PyTorch module and op name e.g. torch.nn.functional, linear.
Tensor shape and data type of all input arguments e.g. [32,3,224,224]fp16;[64,3,7,7]fp16.
Total data movement (bytes) and floating point operations (flops).
Tensor Core usage.
Call stack e.g. ncf.py:352, ncf.py:277, apex/amp/_initialize.py:197, /home/ubuntu/dlperf/NCF/neumf.py:107.
Direction i.e. forward or backward.
Forward-backward correlation. The tool correlates the GPU kernels invoked during back propagation to the corresponding kernels during forward propagation.

With additional user annotation (advanced mode):

Associate layer names e.g. BERT:Encoder_2:FFN:LayerNorm to a GPU kernel.

Installation

# clone
$ git clone https://github.com/adityaiitb/PyProf.git

# install
$ pip3 install . --user

# verify
$ pip3 list | grep pyprof

Usage

There are four steps to the tool flow.

Import library and annotate code.

Import and initialize the tool. Run the training / inference loop within the PyTorch NVTX context manager as shown below. In addition, you can use profiler.start() and profiler.stop() to pick an iteration(s) for which you would like to capture data.

import torch.cuda.profiler as profiler

# Import and initialize PyProf
import pyprof
pyprof.init()

iters = 500
iter_to_capture = 100

# Define network, loss function, optimizer etc.

# PyTorch NVTX context manager
with torch.autograd.profiler.emit_nvtx():

    for iter in range(iters):

        if iter == iter_to_capture:
            profiler.start()

        output = net(images)
        loss = criterion(output, labels)
        loss.backward()
        optimizer.step()

        if iter == iter_to_capture:
            profiler.stop()

Profile using Nsight Systems or NVProf to obtain a SQLite3 database.

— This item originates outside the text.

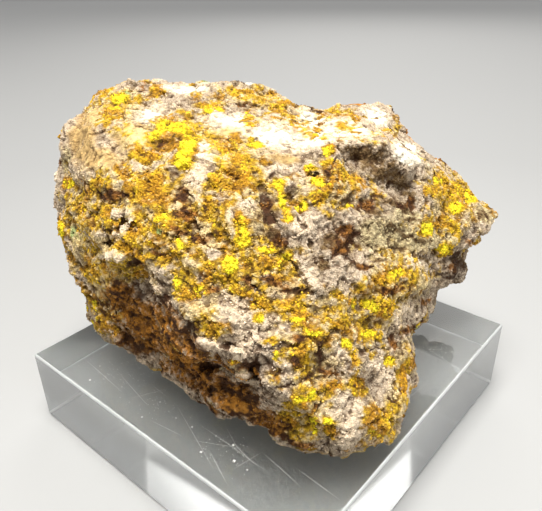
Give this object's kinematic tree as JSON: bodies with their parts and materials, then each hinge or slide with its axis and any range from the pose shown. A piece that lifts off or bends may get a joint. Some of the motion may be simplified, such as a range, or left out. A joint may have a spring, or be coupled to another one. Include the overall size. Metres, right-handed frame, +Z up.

NVProf is currently being phased out, and it is recommended to use Nsight Systems.

Profile with Nsight Systems

Generate a SQLite database as follows.

$ nsys profile 
    -f true                  # Overwrite existing files
    -o net                   # Create net.qdrep (used by Nsys viewer)
    -c cudaProfilerApi       # Optional argument required for profiler start/stop
    --stop-on-range-end true # Optional argument required for profiler start/stop
    --export sqlite          # Export net.sql (similar to NVProf) 
    python net.py

If using profiler.start() and profiler.stop() in net.py, the options -c cudaProfilerApi --stop-on-range-end true are required.

If you experience slow profiling, nsys contains an option -s none which disables CPU sampling and significantly speeds up profiling.

Profile with NVProf

Generate a SQL (NVVP) file. This file can also be opened with Nvidia Visual Profiler (NVVP).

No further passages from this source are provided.